[BEGIN Given information]

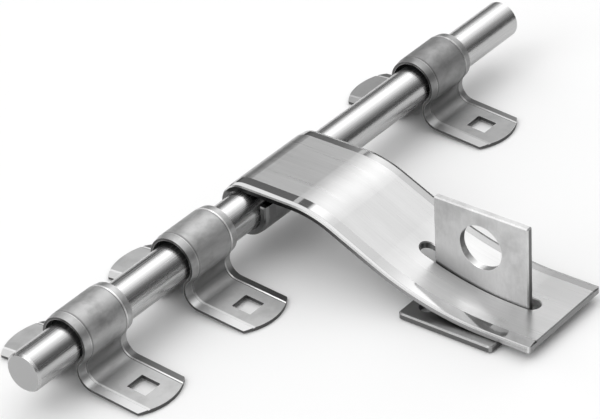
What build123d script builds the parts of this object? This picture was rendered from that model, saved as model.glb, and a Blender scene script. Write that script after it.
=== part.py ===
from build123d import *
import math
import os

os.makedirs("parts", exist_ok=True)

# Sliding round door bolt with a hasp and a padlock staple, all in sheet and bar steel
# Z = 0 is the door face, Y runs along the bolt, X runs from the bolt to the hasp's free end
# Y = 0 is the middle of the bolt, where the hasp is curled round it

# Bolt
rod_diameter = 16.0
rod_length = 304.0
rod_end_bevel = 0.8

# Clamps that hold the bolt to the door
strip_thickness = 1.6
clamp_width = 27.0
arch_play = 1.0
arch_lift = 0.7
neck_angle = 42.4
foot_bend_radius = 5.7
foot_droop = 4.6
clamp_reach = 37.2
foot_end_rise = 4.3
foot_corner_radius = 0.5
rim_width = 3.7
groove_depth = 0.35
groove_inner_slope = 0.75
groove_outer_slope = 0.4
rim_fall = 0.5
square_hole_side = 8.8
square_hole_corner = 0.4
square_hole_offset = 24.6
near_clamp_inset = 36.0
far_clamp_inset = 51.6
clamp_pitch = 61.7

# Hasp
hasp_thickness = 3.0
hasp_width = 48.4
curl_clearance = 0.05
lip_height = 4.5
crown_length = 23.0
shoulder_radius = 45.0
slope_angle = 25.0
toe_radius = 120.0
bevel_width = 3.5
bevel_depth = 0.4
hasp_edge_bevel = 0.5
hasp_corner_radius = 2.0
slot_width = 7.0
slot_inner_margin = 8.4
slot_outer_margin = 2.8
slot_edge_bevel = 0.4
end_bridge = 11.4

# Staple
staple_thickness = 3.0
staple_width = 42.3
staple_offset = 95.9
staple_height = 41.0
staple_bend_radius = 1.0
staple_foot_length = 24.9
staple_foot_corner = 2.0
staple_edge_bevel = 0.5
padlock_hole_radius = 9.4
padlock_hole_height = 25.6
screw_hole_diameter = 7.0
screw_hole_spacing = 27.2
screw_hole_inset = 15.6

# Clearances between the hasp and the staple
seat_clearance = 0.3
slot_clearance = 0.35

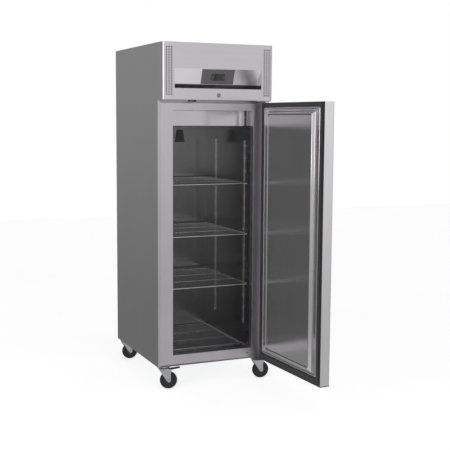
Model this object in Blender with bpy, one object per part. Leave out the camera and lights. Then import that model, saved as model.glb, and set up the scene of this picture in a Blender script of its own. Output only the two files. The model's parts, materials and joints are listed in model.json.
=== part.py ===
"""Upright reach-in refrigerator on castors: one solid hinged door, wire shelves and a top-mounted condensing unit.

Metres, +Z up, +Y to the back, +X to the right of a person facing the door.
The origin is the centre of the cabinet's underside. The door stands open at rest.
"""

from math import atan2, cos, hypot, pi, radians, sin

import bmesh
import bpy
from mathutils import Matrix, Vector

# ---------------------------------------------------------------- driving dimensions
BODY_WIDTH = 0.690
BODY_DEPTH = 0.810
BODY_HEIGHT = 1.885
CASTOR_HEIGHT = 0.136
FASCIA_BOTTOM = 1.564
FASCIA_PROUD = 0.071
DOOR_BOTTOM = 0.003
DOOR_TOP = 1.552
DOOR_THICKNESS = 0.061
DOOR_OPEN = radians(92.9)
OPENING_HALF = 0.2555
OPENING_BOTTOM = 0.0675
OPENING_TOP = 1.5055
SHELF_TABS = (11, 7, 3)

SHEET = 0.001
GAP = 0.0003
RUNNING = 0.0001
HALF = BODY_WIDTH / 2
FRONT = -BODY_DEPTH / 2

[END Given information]
[BEGIN Given information]

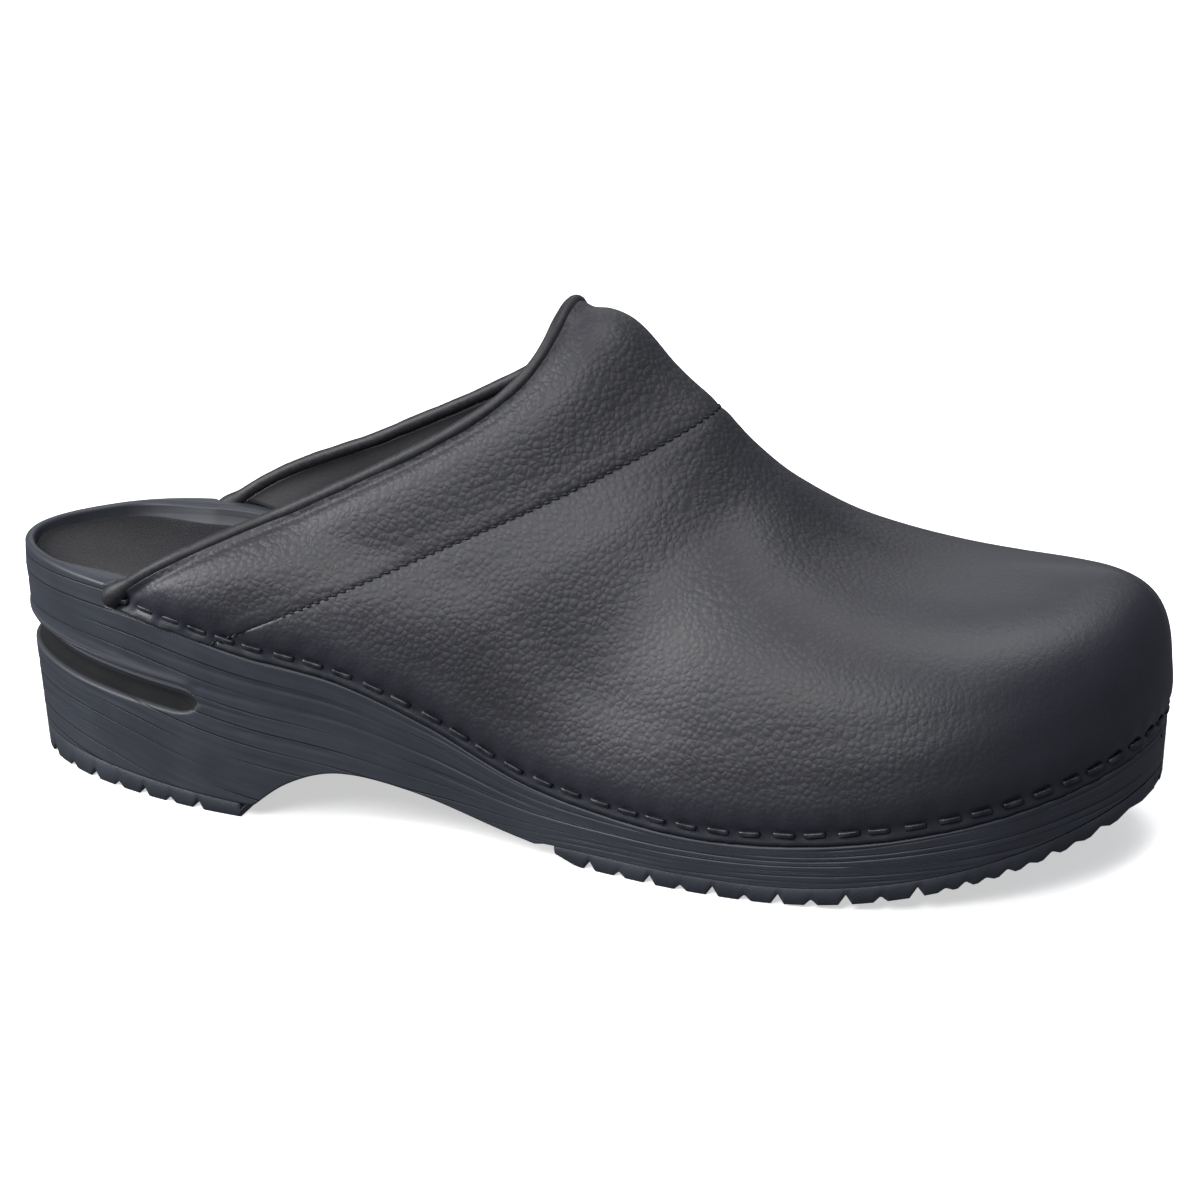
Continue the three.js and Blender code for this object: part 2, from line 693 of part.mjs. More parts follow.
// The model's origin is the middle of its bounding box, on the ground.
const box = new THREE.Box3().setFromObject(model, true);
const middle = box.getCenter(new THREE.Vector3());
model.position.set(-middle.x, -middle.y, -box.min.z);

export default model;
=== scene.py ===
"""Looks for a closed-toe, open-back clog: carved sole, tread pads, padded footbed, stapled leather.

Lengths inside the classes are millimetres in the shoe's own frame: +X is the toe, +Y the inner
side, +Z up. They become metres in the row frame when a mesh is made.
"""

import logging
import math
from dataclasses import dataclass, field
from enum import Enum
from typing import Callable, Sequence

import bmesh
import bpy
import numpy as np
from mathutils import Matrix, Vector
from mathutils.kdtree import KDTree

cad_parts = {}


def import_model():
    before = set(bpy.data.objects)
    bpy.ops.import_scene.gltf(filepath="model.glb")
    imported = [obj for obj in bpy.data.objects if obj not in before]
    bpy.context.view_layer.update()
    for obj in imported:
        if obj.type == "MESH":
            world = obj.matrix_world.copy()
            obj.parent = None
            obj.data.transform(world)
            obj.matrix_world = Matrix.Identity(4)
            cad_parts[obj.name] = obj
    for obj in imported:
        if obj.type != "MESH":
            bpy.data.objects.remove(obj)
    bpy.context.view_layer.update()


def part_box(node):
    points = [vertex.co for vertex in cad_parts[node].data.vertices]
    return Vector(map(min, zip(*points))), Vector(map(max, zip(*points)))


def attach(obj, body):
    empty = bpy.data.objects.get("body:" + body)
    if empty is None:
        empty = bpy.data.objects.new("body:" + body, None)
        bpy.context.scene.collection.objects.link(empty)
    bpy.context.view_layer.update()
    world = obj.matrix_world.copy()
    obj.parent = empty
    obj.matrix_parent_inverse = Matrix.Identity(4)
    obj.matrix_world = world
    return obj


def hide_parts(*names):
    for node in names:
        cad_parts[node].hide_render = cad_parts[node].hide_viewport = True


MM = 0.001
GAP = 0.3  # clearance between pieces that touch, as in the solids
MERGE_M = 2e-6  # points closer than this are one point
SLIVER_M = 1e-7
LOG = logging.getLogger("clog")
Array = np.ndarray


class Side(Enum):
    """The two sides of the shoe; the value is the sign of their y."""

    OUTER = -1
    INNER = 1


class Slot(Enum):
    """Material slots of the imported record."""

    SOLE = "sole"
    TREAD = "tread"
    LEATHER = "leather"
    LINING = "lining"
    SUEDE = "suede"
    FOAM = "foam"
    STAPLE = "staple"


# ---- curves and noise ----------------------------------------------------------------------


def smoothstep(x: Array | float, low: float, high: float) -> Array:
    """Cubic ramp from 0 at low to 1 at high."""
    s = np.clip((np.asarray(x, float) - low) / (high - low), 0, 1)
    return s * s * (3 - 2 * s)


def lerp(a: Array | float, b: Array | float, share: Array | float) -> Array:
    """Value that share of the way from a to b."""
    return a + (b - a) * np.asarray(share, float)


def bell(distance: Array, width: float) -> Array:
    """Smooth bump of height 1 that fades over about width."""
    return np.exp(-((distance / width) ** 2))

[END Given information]
[BEGIN Given information]

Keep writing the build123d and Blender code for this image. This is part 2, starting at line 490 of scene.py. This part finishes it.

[END Given information]

**Task instructions:** As listed above, the lines from the line with "on the ground." to the line with "before = set(bpy.data.objects)" are to be echoed exactly, with both ends included and nothing added.

**Reply:**
// The model's origin is the middle of its bounding box, on the ground.
const box = new THREE.Box3().setFromObject(model, true);
const middle = box.getCenter(new THREE.Vector3());
model.position.set(-middle.x, -middle.y, -box.min.z);

export default model;
=== scene.py ===
"""Looks for a closed-toe, open-back clog: carved sole, tread pads, padded footbed, stapled leather.

Lengths inside the classes are millimetres in the shoe's own frame: +X is the toe, +Y the inner
side, +Z up. They become metres in the row frame when a mesh is made.
"""

import logging
import math
from dataclasses import dataclass, field
from enum import Enum
from typing import Callable, Sequence

import bmesh
import bpy
import numpy as np
from mathutils import Matrix, Vector
from mathutils.kdtree import KDTree

cad_parts = {}


def import_model():
    before = set(bpy.data.objects)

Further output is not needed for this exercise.